From the top of the records below down to the line containing "solder_pocket_clearance = 0.1", reproduce every line exactly.

── The input

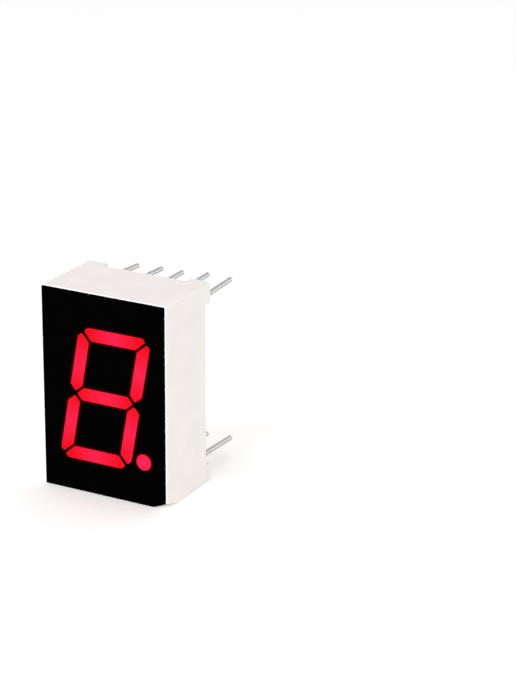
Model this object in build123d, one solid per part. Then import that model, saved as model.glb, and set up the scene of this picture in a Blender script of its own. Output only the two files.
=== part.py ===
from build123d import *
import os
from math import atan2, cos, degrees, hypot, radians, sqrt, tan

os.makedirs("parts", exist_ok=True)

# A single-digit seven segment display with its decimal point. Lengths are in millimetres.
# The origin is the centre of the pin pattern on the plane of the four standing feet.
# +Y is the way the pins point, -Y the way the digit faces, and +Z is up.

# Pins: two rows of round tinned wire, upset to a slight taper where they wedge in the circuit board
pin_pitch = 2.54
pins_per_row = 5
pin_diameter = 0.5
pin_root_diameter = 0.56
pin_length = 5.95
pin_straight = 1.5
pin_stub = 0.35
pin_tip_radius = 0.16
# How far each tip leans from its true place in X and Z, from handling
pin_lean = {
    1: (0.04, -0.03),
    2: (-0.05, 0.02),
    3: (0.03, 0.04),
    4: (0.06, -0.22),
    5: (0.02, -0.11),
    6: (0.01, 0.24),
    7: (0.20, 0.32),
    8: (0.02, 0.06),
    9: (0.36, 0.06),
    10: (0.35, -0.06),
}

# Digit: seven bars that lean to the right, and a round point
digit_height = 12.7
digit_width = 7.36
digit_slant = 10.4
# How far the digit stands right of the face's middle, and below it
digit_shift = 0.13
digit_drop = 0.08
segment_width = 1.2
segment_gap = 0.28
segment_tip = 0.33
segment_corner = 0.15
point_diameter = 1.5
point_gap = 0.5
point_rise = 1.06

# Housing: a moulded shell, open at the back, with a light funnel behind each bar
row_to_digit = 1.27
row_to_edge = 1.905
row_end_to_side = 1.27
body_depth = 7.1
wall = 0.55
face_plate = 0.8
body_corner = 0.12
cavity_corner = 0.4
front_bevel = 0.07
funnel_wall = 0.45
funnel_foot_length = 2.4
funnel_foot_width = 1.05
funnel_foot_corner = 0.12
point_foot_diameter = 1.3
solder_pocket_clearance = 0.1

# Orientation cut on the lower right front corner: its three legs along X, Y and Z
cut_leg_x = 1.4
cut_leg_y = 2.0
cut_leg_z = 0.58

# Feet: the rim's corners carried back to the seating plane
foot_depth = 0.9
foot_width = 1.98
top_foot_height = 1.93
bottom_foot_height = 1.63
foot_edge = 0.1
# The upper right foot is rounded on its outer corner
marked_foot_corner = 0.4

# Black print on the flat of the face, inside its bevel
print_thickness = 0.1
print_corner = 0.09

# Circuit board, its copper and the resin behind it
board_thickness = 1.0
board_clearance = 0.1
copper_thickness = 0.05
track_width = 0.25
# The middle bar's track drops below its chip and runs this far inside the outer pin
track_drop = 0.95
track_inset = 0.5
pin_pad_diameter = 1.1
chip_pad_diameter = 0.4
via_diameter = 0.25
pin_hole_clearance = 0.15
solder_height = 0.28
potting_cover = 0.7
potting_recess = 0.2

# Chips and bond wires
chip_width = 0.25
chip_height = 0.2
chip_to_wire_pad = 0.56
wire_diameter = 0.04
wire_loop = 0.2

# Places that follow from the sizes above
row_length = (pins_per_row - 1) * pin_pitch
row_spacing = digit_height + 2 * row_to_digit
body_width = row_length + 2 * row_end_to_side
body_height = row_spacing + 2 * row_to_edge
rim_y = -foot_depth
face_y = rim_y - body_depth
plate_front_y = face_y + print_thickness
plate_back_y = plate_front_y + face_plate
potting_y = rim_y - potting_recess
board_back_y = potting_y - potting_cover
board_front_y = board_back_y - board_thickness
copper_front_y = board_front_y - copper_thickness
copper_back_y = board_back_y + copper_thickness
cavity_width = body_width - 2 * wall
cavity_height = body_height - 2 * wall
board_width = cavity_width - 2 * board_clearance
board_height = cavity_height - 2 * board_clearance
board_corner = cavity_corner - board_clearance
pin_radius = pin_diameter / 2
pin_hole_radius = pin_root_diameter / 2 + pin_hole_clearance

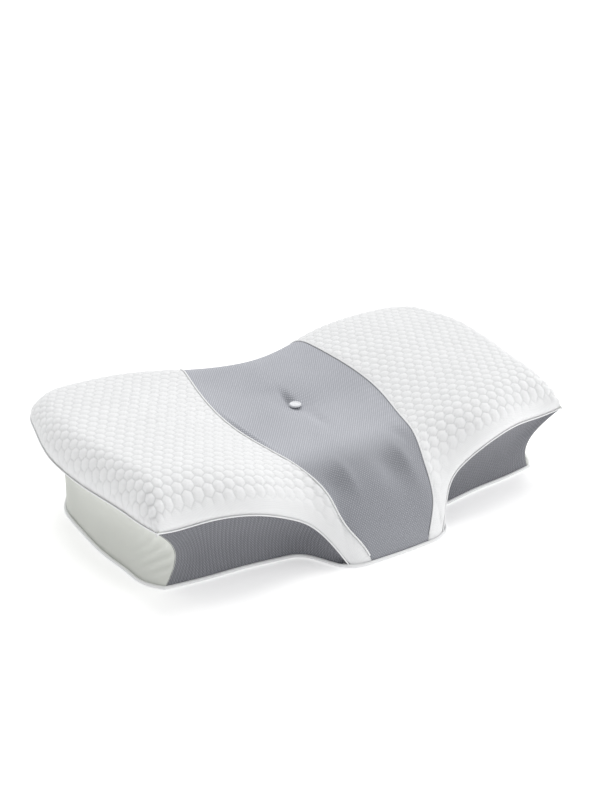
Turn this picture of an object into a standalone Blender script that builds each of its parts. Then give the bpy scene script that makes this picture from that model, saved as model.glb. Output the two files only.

────

--- Result of the task ---
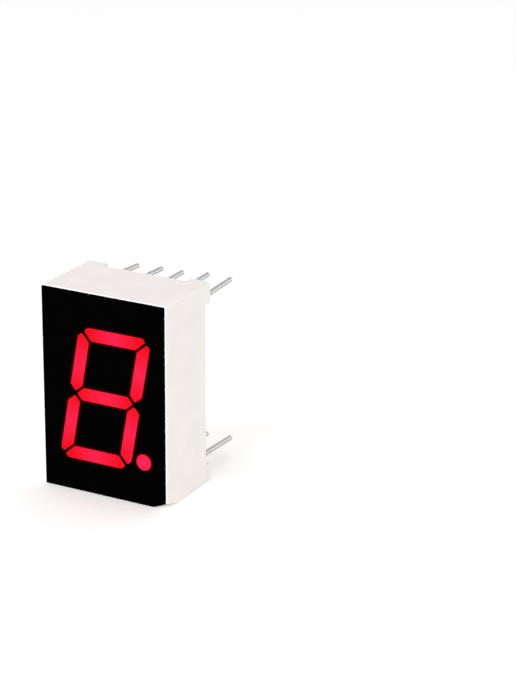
Model this object in build123d, one solid per part. Then import that model, saved as model.glb, and set up the scene of this picture in a Blender script of its own. Output only the two files.
=== part.py ===
from build123d import *
import os
from math import atan2, cos, degrees, hypot, radians, sqrt, tan

os.makedirs("parts", exist_ok=True)

# A single-digit seven segment display with its decimal point. Lengths are in millimetres.
# The origin is the centre of the pin pattern on the plane of the four standing feet.
# +Y is the way the pins point, -Y the way the digit faces, and +Z is up.

# Pins: two rows of round tinned wire, upset to a slight taper where they wedge in the circuit board
pin_pitch = 2.54
pins_per_row = 5
pin_diameter = 0.5
pin_root_diameter = 0.56
pin_length = 5.95
pin_straight = 1.5
pin_stub = 0.35
pin_tip_radius = 0.16
# How far each tip leans from its true place in X and Z, from handling
pin_lean = {
    1: (0.04, -0.03),
    2: (-0.05, 0.02),
    3: (0.03, 0.04),
    4: (0.06, -0.22),
    5: (0.02, -0.11),
    6: (0.01, 0.24),
    7: (0.20, 0.32),
    8: (0.02, 0.06),
    9: (0.36, 0.06),
    10: (0.35, -0.06),
}

# Digit: seven bars that lean to the right, and a round point
digit_height = 12.7
digit_width = 7.36
digit_slant = 10.4
# How far the digit stands right of the face's middle, and below it
digit_shift = 0.13
digit_drop = 0.08
segment_width = 1.2
segment_gap = 0.28
segment_tip = 0.33
segment_corner = 0.15
point_diameter = 1.5
point_gap = 0.5
point_rise = 1.06

# Housing: a moulded shell, open at the back, with a light funnel behind each bar
row_to_digit = 1.27
row_to_edge = 1.905
row_end_to_side = 1.27
body_depth = 7.1
wall = 0.55
face_plate = 0.8
body_corner = 0.12
cavity_corner = 0.4
front_bevel = 0.07
funnel_wall = 0.45
funnel_foot_length = 2.4
funnel_foot_width = 1.05
funnel_foot_corner = 0.12
point_foot_diameter = 1.3
solder_pocket_clearance = 0.1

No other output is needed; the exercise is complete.